___ Exercise material

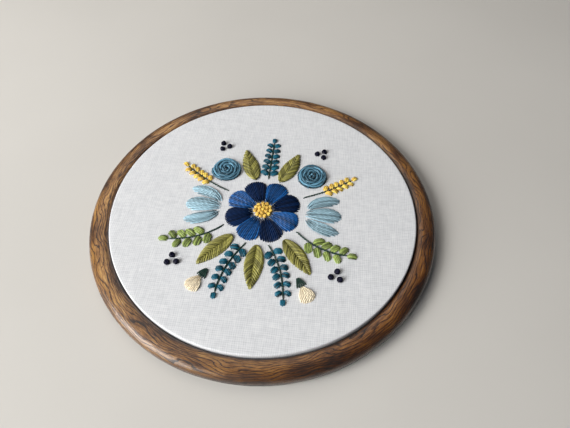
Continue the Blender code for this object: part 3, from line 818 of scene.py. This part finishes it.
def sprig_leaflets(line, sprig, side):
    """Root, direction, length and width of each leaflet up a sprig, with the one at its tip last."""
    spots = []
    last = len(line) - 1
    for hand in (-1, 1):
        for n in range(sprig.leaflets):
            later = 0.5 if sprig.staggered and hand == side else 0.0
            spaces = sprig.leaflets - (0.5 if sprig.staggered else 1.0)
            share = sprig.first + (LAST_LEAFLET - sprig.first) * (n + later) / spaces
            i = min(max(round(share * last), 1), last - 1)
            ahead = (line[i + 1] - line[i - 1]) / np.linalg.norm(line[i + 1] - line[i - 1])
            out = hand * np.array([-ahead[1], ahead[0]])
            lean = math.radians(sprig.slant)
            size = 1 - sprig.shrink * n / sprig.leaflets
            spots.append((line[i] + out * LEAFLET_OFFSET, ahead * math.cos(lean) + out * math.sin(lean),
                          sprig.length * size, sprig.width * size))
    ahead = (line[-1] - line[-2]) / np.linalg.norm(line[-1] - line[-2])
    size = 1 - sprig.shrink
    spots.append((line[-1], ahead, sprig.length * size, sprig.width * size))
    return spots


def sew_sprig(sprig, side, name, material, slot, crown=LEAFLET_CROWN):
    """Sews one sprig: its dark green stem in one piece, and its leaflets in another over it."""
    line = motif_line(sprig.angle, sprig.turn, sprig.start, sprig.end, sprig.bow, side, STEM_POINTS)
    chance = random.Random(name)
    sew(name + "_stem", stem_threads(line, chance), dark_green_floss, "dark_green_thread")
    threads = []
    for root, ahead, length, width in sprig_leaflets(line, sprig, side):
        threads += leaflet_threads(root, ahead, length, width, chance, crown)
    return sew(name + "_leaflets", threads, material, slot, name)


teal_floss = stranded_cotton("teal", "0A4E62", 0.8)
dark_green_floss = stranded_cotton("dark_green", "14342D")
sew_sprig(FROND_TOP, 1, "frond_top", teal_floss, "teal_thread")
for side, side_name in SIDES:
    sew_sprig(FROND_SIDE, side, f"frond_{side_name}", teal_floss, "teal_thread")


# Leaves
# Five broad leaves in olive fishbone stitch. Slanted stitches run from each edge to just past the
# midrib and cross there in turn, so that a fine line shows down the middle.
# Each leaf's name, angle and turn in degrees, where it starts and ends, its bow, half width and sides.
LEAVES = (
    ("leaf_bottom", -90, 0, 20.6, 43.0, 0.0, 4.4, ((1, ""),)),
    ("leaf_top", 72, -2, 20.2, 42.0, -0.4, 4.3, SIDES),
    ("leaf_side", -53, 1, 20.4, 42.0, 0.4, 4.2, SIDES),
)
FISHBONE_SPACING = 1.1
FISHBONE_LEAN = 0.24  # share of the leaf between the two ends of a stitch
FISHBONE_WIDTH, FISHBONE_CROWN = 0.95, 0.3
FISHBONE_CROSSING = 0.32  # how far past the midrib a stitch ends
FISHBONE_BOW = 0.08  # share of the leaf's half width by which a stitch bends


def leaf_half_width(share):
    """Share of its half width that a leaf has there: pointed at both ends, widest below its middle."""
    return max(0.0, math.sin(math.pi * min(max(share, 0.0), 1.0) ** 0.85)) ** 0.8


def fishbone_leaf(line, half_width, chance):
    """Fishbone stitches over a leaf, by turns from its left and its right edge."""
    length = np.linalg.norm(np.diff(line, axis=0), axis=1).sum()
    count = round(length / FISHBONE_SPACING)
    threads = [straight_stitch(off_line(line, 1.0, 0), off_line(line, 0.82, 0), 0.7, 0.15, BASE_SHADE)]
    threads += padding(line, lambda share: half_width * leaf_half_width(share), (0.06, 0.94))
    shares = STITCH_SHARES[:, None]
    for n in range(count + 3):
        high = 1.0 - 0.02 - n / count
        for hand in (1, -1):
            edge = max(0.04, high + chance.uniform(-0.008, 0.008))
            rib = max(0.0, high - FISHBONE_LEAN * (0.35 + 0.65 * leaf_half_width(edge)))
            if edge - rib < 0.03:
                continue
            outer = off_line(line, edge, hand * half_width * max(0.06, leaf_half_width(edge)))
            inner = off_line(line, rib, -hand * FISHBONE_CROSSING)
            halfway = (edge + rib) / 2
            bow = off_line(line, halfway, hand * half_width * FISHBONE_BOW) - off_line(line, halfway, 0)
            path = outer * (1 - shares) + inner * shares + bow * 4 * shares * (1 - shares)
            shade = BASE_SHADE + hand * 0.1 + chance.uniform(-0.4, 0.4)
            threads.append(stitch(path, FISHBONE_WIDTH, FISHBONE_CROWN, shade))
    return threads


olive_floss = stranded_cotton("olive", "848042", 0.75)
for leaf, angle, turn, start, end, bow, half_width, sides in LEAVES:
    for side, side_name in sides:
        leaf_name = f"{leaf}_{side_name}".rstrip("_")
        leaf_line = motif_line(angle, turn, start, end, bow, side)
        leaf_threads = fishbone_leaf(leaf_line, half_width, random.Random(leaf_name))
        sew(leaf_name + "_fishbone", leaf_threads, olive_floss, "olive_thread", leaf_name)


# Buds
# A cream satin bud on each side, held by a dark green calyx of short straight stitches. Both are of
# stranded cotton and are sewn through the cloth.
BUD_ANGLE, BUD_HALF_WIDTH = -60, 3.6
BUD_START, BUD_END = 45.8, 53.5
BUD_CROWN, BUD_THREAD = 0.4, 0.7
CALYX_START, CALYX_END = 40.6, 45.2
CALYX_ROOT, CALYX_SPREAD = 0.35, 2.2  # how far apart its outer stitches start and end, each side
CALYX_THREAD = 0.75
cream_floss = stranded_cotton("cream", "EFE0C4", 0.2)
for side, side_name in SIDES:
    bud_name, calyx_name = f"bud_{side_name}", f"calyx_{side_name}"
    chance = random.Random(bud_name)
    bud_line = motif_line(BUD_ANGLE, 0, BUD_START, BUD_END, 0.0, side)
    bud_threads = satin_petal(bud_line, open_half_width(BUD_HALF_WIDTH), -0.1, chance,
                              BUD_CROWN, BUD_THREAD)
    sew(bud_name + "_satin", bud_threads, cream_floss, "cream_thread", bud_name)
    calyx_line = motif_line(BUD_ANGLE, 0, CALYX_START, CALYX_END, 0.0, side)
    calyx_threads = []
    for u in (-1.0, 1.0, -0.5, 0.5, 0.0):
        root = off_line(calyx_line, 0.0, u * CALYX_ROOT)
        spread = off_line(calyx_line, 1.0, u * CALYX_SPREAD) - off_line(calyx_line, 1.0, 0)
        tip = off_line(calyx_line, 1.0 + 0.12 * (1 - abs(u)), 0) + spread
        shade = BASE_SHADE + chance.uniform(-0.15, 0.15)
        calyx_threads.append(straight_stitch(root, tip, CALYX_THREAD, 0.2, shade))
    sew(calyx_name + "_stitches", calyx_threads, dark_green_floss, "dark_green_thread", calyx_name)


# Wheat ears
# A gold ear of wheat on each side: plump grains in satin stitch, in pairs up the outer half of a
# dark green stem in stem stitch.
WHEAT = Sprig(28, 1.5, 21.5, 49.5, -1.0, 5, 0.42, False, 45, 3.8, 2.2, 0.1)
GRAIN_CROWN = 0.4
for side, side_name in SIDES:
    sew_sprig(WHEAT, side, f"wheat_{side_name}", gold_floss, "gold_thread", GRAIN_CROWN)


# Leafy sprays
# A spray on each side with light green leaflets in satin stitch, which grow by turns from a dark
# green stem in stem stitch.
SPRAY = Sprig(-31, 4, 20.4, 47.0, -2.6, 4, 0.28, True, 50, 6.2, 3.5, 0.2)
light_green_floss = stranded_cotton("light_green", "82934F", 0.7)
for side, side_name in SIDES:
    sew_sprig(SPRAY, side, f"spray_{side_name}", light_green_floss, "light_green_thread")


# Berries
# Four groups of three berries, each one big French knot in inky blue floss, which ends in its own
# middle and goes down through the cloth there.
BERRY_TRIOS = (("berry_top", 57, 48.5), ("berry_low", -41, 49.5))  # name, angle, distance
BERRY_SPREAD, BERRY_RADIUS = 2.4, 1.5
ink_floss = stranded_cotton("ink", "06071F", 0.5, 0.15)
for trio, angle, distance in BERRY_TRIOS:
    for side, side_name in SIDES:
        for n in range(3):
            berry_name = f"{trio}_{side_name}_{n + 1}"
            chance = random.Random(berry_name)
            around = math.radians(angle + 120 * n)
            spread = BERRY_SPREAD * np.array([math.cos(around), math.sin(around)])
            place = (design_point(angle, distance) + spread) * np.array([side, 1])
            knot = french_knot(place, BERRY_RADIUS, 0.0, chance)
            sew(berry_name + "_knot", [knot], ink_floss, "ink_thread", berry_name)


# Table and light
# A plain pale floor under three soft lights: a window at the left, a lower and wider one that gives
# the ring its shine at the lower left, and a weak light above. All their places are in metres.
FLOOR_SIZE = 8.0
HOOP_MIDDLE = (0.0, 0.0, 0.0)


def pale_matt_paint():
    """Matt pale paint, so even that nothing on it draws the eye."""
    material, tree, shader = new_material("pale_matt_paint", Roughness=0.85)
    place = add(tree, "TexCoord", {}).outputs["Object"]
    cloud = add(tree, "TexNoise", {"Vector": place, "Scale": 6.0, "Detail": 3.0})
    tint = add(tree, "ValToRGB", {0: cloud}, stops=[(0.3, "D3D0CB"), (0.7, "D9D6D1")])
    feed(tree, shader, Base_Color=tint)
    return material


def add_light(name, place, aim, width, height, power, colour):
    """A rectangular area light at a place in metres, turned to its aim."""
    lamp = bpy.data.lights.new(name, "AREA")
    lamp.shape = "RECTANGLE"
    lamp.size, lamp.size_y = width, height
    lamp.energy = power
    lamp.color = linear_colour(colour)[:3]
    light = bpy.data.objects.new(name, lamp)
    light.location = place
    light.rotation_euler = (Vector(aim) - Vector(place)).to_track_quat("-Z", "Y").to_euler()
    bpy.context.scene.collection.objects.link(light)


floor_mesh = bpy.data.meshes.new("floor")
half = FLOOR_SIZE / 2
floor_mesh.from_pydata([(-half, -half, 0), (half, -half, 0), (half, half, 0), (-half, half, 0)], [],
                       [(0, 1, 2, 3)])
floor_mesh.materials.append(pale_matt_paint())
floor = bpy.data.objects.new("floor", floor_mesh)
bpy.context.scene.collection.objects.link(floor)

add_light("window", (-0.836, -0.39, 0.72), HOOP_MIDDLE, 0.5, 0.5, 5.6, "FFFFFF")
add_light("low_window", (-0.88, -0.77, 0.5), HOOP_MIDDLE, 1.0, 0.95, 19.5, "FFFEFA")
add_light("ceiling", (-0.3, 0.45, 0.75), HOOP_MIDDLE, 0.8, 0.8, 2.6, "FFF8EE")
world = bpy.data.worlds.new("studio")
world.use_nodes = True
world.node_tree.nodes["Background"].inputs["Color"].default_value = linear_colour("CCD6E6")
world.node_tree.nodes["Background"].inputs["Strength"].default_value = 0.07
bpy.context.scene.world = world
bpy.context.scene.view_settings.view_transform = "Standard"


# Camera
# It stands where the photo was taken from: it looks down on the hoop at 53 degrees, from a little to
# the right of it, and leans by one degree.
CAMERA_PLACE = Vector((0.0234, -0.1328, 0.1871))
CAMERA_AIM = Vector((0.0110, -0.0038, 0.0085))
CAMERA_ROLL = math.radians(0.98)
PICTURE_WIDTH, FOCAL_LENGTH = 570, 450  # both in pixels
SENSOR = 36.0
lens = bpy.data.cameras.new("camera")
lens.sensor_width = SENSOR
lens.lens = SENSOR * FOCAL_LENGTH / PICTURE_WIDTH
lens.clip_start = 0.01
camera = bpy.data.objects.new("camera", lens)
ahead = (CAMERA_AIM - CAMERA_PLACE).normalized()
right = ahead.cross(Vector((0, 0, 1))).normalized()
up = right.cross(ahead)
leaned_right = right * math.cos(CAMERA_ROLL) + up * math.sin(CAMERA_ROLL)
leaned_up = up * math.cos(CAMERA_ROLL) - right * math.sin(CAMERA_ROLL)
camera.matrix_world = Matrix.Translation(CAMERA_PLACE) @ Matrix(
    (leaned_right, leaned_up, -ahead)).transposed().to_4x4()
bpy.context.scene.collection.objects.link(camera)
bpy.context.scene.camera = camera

______
___ Exercise material

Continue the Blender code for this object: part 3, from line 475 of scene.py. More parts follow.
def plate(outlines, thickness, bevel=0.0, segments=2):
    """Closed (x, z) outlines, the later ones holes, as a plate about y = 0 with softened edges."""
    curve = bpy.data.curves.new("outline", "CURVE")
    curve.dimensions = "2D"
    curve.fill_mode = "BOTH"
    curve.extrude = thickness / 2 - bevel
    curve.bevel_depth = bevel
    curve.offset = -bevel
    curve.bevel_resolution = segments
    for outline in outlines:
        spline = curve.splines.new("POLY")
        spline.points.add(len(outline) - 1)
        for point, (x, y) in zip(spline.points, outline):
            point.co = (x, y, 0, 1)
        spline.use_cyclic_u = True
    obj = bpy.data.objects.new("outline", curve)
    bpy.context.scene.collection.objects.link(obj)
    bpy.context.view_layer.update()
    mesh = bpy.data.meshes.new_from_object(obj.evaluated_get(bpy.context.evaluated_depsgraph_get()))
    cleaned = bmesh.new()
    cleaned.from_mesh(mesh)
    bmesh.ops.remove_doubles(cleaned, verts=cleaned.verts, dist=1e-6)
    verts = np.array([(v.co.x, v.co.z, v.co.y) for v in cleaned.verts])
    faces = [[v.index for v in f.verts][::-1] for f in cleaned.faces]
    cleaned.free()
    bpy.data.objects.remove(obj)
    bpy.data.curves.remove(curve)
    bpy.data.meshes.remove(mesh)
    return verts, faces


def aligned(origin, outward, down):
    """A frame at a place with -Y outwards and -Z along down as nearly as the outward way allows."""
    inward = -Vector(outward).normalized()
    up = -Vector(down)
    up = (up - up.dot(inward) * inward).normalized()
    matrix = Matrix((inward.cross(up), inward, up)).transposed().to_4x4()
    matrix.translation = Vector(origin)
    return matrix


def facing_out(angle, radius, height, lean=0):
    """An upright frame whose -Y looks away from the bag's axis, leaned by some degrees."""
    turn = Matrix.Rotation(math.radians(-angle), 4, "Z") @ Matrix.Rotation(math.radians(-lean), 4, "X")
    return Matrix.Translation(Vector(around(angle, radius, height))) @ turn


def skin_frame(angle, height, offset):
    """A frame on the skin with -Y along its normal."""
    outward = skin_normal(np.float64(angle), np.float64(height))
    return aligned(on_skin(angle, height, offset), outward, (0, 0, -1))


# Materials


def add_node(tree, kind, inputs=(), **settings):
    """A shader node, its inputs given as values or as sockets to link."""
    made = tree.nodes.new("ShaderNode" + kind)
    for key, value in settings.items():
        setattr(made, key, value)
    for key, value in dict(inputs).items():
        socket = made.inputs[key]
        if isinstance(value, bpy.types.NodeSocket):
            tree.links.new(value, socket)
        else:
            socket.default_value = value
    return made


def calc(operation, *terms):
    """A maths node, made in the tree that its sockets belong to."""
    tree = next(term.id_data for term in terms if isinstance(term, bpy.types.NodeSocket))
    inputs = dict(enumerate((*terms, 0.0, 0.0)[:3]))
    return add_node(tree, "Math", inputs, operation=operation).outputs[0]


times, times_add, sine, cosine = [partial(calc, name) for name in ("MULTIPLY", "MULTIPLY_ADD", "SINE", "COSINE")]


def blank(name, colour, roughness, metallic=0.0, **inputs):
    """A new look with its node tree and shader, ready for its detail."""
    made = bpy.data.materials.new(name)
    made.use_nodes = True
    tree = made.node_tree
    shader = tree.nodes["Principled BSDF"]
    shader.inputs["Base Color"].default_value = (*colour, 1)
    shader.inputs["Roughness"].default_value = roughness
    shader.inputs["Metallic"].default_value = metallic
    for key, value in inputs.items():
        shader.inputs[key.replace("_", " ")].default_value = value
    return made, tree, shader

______

Job:
Using the entries above, return exactly the lines from the line with "part finishes it." to the line with "return sew(name +", counting both of those lines.

Expected answer:
Continue the Blender code for this object: part 3, from line 818 of scene.py. This part finishes it.
def sprig_leaflets(line, sprig, side):
    """Root, direction, length and width of each leaflet up a sprig, with the one at its tip last."""
    spots = []
    last = len(line) - 1
    for hand in (-1, 1):
        for n in range(sprig.leaflets):
            later = 0.5 if sprig.staggered and hand == side else 0.0
            spaces = sprig.leaflets - (0.5 if sprig.staggered else 1.0)
            share = sprig.first + (LAST_LEAFLET - sprig.first) * (n + later) / spaces
            i = min(max(round(share * last), 1), last - 1)
            ahead = (line[i + 1] - line[i - 1]) / np.linalg.norm(line[i + 1] - line[i - 1])
            out = hand * np.array([-ahead[1], ahead[0]])
            lean = math.radians(sprig.slant)
            size = 1 - sprig.shrink * n / sprig.leaflets
            spots.append((line[i] + out * LEAFLET_OFFSET, ahead * math.cos(lean) + out * math.sin(lean),
                          sprig.length * size, sprig.width * size))
    ahead = (line[-1] - line[-2]) / np.linalg.norm(line[-1] - line[-2])
    size = 1 - sprig.shrink
    spots.append((line[-1], ahead, sprig.length * size, sprig.width * size))
    return spots


def sew_sprig(sprig, side, name, material, slot, crown=LEAFLET_CROWN):
    """Sews one sprig: its dark green stem in one piece, and its leaflets in another over it."""
    line = motif_line(sprig.angle, sprig.turn, sprig.start, sprig.end, sprig.bow, side, STEM_POINTS)
    chance = random.Random(name)
    sew(name + "_stem", stem_threads(line, chance), dark_green_floss, "dark_green_thread")
    threads = []
    for root, ahead, length, width in sprig_leaflets(line, sprig, side):
        threads += leaflet_threads(root, ahead, length, width, chance, crown)
    return sew(name + "_leaflets", threads, material, slot, name)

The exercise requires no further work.